Frequently asked questions

What are New York Times Games?

NYT Games is a suite of digital puzzles operated by The New York Times, including the daily Crossword, Spelling Bee, Connections, Sudoku, Wordle, Strands, and others. The flagship is the Crossword, which launched in 1942.

How do I subscribe to New York Times Games?

You can subscribe through the NYT Games app or the nytimes.com website. The standard offer gives a free trial followed by a subscription at $9.99/month or $49.99/year.

Are New York Times Games available offline?

The NYT Games app allows you to download puzzles for offline play, but you need an internet connection to initially load the puzzle and sync your progress. Archives are available online, not offline.

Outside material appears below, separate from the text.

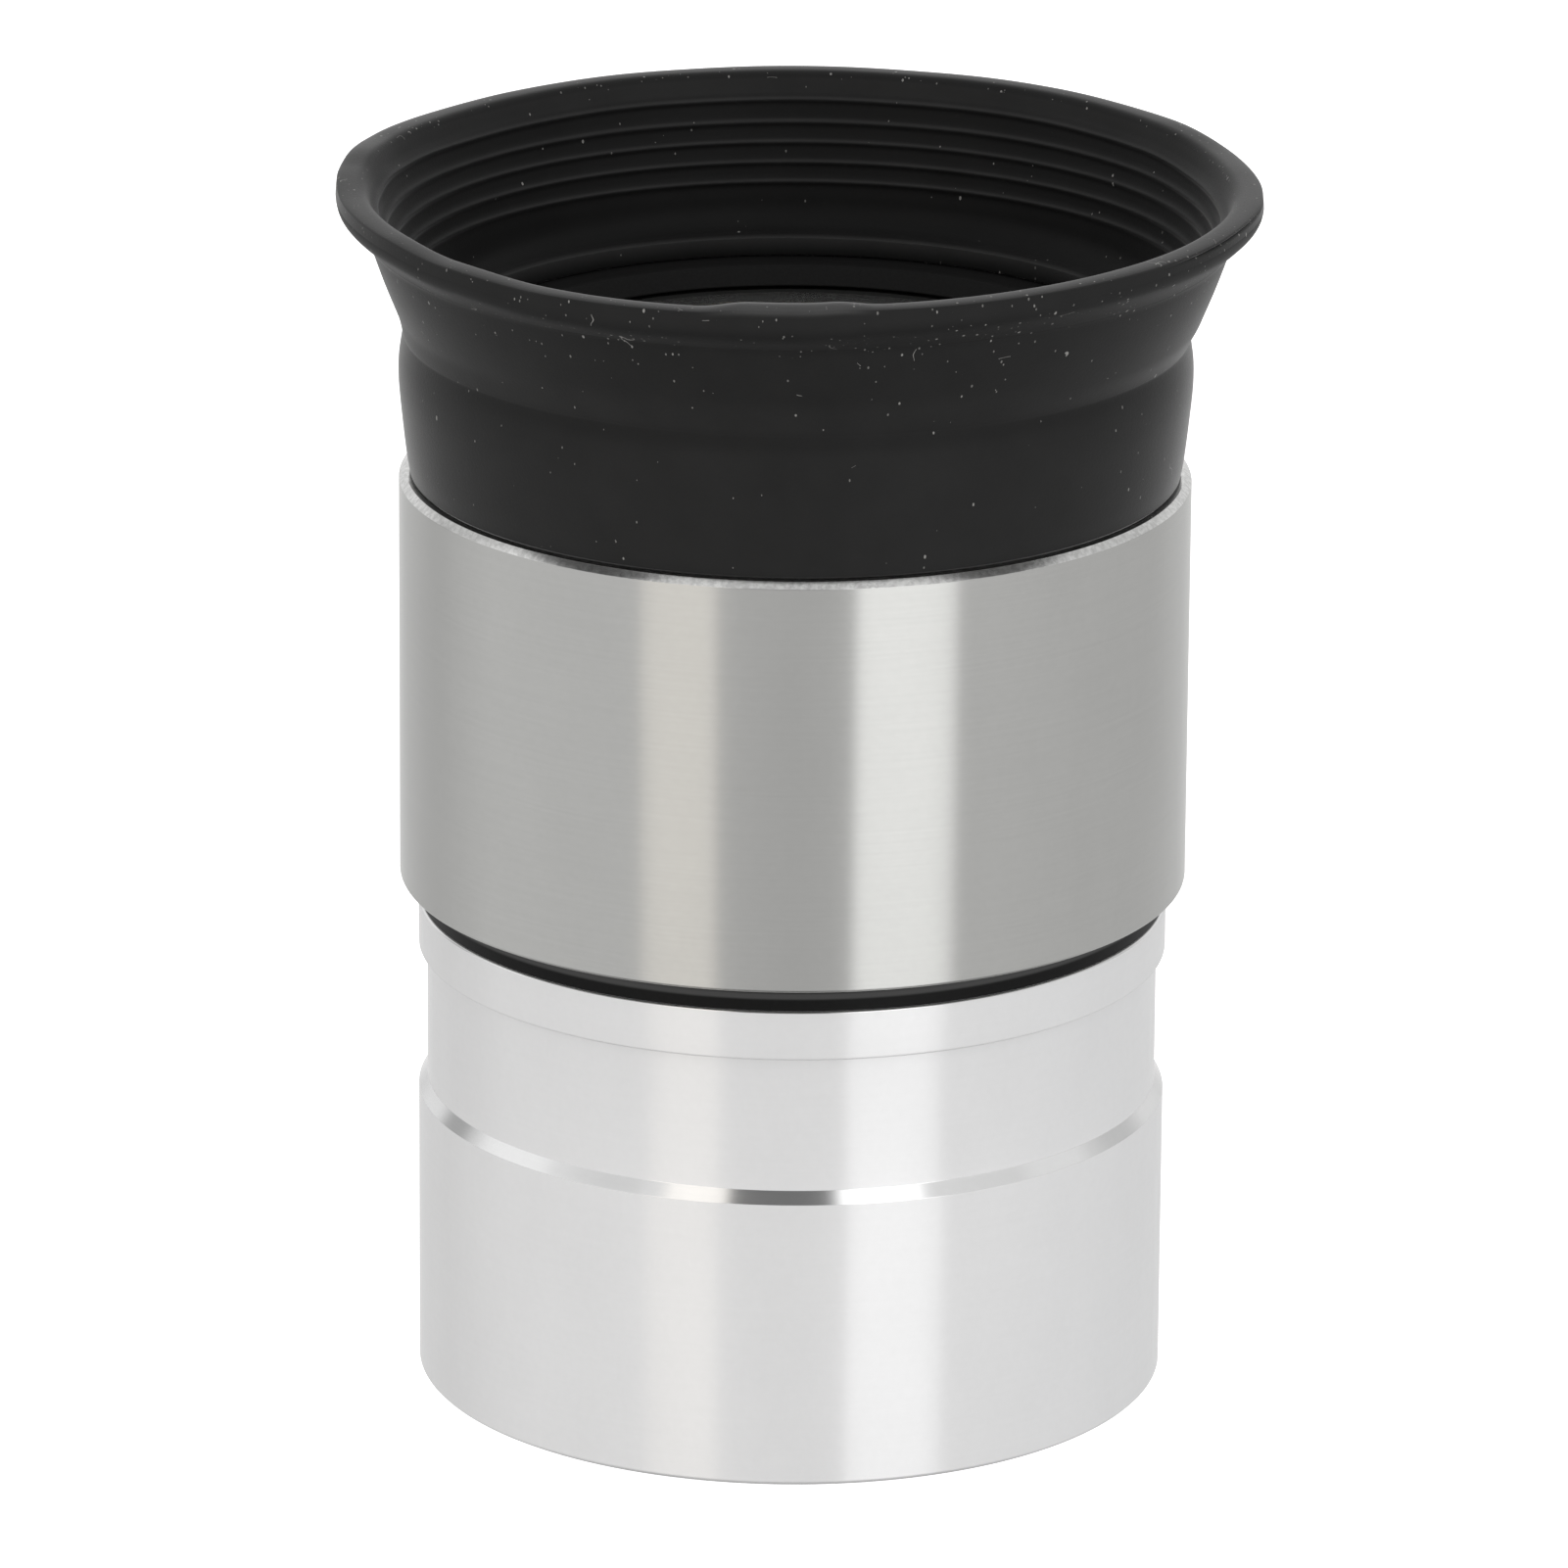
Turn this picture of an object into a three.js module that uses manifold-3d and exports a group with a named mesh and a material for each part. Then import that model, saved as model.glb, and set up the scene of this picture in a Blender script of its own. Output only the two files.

What devices support New York Times Games?

NYT Games runs in any web browser and has dedicated apps for iOS and Android. Crossplay, the newest 2-player game, is free on iOS and Android.

How often do New York Times Games update?

Every game in the suite updates daily. Spelling Bee drops at 3 AM EST. Crossword, Connections, Sudoku, and Wordle refresh at midnight EST. Strands and Waffle also refresh daily.

Can beginners play New York Times Games?

Yes. The Mini Crossword is designed as an entry point, and Spelling Bee starts at a manageable difficulty. The NYT also publishes a Wordplay column with tips and community guidance for both Crossword and Spelling Bee beginners.

What is the New York Times Mini Crossword?

The Mini Crossword is a 5×5 daily puzzle that debuted in 2014 as the first new daily game in the NYT suite. It was created by Joel Fagliano and serves as a quicker, beginner-friendly alternative to the full-size Crossword. It takes most solvers under two minutes.